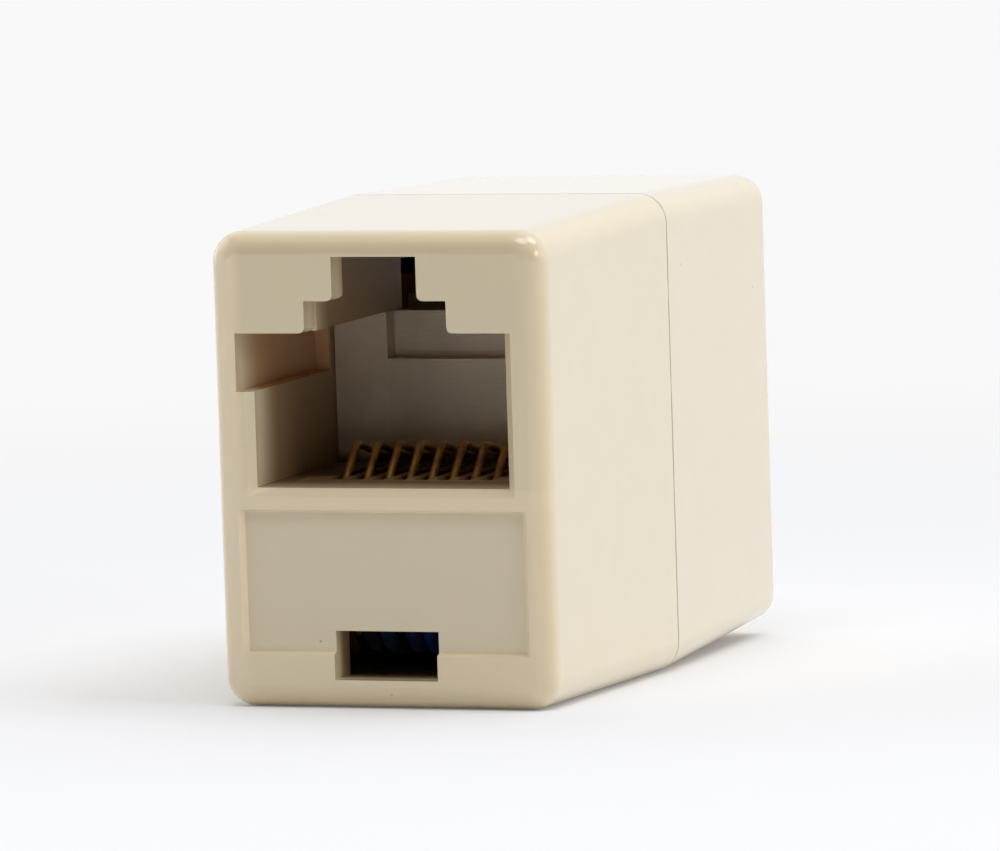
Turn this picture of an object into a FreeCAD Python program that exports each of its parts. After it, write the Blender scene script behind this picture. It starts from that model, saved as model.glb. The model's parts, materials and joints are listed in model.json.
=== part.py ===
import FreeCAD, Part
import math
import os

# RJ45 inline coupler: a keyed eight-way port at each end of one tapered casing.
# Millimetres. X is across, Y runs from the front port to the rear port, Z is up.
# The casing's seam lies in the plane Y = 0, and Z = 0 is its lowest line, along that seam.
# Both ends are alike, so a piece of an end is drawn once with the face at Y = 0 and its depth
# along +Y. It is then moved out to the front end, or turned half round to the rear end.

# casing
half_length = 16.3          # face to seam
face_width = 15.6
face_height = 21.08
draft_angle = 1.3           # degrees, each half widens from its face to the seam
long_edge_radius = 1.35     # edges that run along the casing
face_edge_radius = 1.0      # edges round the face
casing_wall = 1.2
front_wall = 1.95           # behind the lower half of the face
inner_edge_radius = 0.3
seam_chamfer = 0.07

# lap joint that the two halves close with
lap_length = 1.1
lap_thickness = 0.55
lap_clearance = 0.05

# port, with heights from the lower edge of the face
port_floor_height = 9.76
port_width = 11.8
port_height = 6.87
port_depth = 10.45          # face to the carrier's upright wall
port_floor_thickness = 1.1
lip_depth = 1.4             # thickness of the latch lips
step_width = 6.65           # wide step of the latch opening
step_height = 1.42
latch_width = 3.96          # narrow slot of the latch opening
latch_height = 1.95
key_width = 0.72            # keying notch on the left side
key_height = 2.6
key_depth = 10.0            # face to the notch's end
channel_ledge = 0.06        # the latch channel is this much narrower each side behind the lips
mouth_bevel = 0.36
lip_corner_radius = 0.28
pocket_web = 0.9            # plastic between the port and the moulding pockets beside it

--

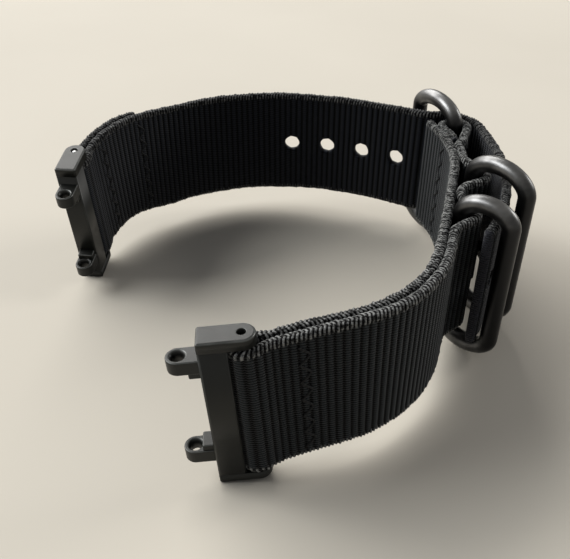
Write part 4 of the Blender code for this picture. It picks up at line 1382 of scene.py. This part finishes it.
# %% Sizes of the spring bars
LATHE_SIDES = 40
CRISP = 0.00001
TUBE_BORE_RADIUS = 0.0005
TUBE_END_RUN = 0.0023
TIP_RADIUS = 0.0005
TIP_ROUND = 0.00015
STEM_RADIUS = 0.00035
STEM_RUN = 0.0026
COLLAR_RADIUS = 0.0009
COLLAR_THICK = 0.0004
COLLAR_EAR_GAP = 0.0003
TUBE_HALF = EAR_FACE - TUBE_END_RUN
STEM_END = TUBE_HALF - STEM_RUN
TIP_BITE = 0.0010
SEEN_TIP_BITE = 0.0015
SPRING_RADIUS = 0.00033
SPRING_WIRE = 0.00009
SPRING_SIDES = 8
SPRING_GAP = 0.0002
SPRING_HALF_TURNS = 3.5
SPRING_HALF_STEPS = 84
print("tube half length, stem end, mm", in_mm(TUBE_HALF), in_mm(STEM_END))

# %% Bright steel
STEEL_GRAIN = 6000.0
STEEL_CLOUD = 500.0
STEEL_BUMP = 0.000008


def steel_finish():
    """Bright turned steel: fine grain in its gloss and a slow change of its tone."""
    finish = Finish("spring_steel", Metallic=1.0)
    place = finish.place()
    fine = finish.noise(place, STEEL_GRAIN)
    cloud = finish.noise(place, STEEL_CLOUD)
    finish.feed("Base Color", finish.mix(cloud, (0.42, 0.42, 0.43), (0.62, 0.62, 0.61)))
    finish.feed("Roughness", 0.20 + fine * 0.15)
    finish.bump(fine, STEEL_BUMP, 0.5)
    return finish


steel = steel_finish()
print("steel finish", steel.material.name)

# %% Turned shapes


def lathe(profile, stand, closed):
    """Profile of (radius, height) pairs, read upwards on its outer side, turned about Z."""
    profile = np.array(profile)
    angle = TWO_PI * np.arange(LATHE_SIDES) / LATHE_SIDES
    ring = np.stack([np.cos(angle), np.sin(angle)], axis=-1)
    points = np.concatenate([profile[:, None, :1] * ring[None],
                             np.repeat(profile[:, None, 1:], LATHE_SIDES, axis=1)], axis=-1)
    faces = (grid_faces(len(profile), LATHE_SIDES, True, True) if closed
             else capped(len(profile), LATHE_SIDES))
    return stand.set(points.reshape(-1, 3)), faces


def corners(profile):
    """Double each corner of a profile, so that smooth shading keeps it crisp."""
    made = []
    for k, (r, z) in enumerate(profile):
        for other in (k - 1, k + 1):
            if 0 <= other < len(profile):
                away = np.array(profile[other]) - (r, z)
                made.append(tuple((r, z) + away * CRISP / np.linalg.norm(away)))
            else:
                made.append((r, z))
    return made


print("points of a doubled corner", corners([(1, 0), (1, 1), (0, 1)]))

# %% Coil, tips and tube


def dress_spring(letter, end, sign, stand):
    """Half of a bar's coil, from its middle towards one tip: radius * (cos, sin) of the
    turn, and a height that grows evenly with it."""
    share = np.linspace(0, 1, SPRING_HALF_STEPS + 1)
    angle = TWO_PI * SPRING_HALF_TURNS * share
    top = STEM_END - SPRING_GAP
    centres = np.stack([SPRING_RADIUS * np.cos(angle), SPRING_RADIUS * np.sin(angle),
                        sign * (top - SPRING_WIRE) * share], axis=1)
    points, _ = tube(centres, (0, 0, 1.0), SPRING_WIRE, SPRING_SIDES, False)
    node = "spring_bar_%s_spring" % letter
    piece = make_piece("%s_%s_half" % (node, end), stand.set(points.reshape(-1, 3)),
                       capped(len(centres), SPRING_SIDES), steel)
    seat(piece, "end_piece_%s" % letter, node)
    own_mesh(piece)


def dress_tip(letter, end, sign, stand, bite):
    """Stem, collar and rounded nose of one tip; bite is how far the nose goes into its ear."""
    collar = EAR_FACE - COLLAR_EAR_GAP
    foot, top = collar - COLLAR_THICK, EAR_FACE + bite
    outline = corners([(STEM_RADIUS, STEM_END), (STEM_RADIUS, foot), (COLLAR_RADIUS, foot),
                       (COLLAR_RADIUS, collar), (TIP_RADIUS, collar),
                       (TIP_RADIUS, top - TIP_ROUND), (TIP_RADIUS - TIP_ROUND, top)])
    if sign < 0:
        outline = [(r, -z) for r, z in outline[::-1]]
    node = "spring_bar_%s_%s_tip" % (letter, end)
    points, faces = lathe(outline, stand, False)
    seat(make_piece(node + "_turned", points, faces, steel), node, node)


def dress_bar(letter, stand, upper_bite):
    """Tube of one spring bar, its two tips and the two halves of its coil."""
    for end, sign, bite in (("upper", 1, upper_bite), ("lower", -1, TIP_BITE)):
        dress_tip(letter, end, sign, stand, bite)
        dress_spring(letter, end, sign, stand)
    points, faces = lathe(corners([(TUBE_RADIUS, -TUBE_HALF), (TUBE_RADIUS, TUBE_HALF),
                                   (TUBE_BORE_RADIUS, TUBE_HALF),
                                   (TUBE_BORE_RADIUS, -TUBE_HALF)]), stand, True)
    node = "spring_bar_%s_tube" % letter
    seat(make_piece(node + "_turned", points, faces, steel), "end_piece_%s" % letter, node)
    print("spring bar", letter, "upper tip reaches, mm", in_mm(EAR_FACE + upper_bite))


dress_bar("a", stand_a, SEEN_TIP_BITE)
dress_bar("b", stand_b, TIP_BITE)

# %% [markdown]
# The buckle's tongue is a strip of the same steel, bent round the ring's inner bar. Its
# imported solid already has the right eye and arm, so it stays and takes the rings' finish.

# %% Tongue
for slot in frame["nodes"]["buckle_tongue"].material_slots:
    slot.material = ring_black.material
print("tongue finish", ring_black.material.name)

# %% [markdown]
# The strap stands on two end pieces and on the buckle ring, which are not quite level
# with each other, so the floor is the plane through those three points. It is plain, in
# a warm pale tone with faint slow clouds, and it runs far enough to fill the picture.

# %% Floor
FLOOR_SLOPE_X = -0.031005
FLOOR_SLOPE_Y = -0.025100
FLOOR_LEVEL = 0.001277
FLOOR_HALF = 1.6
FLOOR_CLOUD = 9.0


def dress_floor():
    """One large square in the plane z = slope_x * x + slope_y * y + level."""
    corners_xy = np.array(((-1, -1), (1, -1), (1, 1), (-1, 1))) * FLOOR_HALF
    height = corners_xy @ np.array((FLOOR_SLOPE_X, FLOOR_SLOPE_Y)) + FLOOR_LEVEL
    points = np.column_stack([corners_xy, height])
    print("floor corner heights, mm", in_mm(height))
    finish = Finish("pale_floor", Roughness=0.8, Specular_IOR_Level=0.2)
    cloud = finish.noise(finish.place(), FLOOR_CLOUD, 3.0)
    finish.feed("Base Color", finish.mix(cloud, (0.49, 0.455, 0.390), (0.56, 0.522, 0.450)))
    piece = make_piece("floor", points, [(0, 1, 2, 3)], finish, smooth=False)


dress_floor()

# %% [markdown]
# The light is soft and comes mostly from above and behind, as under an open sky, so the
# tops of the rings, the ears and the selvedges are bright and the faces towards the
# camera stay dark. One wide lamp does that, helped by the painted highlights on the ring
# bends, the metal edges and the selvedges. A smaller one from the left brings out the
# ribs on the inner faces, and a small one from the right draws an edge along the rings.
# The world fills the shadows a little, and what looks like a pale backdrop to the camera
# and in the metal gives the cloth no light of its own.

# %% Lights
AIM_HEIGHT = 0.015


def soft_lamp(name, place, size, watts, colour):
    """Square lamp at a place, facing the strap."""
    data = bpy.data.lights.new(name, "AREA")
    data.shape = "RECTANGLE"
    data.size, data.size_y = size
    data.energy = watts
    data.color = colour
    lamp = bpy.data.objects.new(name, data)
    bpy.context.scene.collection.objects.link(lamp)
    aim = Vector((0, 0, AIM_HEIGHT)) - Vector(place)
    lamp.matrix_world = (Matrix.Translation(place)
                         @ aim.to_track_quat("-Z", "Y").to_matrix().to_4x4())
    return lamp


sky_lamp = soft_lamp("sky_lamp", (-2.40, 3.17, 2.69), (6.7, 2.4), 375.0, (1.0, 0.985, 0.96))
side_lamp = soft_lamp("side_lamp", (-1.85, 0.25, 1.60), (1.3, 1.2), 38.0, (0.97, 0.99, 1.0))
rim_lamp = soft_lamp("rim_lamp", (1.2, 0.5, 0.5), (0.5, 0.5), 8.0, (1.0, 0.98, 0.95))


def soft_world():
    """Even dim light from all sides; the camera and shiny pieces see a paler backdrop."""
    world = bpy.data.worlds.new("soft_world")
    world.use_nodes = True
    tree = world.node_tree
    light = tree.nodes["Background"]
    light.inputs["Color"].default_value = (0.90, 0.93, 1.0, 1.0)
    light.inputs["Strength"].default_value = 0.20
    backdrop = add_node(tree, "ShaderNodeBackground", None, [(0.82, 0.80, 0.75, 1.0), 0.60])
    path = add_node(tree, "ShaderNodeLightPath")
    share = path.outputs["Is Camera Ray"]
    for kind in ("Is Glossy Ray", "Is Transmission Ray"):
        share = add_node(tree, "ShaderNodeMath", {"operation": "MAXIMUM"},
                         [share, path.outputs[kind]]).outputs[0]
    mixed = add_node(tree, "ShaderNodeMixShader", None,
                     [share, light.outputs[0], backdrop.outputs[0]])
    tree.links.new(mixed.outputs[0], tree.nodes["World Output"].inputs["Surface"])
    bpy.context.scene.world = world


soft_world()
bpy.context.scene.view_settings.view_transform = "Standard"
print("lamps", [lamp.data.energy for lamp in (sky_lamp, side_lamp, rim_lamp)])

Exercise goal
Where a line in the material above holds "FreeCAD", copy that line.

Answer to this task
Turn this picture of an object into a FreeCAD Python program that exports each of its parts. After it, write the Blender scene script behind this picture. It starts from that model, saved as model.glb. The model's parts, materials and joints are listed in model.json.
import FreeCAD, Part